Print each line of the listing once more, precisely as given.
--- --- ---
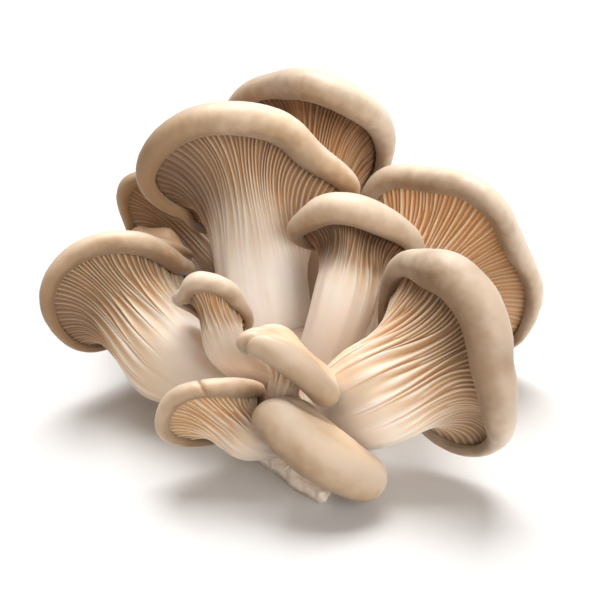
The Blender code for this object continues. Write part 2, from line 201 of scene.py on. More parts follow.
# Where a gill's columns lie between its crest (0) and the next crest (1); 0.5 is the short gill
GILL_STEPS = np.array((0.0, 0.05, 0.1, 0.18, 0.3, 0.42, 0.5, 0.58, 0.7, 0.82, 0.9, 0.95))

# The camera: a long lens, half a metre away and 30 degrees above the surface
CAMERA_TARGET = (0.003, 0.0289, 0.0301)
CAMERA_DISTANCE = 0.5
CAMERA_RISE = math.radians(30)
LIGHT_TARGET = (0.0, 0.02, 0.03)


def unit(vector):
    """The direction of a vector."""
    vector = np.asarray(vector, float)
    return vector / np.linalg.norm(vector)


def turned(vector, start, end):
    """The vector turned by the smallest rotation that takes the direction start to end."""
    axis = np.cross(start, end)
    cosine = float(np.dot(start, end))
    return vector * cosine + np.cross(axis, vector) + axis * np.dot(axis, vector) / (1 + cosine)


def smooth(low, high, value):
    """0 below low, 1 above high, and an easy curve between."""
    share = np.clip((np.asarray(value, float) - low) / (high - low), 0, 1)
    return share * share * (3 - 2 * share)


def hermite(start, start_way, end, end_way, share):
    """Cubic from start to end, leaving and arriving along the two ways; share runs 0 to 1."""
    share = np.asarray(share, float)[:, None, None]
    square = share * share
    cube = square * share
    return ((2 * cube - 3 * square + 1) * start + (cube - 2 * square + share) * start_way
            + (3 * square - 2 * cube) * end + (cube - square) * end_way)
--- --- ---
WRITTEN REPLY –
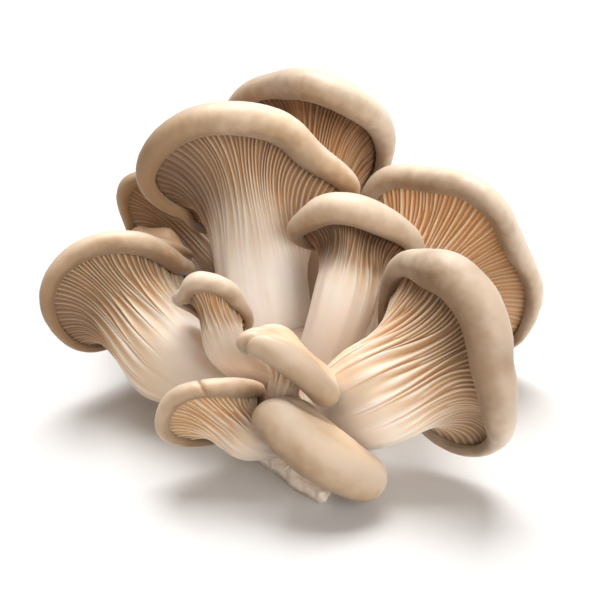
The Blender code for this object continues. Write part 2, from line 201 of scene.py on. More parts follow.
# Where a gill's columns lie between its crest (0) and the next crest (1); 0.5 is the short gill
GILL_STEPS = np.array((0.0, 0.05, 0.1, 0.18, 0.3, 0.42, 0.5, 0.58, 0.7, 0.82, 0.9, 0.95))

# The camera: a long lens, half a metre away and 30 degrees above the surface
CAMERA_TARGET = (0.003, 0.0289, 0.0301)
CAMERA_DISTANCE = 0.5
CAMERA_RISE = math.radians(30)
LIGHT_TARGET = (0.0, 0.02, 0.03)


def unit(vector):
    """The direction of a vector."""
    vector = np.asarray(vector, float)
    return vector / np.linalg.norm(vector)


def turned(vector, start, end):
    """The vector turned by the smallest rotation that takes the direction start to end."""
    axis = np.cross(start, end)
    cosine = float(np.dot(start, end))
    return vector * cosine + np.cross(axis, vector) + axis * np.dot(axis, vector) / (1 + cosine)


def smooth(low, high, value):
    """0 below low, 1 above high, and an easy curve between."""
    share = np.clip((np.asarray(value, float) - low) / (high - low), 0, 1)
    return share * share * (3 - 2 * share)


def hermite(start, start_way, end, end_way, share):
    """Cubic from start to end, leaving and arriving along the two ways; share runs 0 to 1."""
    share = np.asarray(share, float)[:, None, None]
    square = share * share
    cube = square * share
    return ((2 * cube - 3 * square + 1) * start + (cube - 2 * square + share) * start_way
            + (3 * square - 2 * cube) * end + (cube - square) * end_way)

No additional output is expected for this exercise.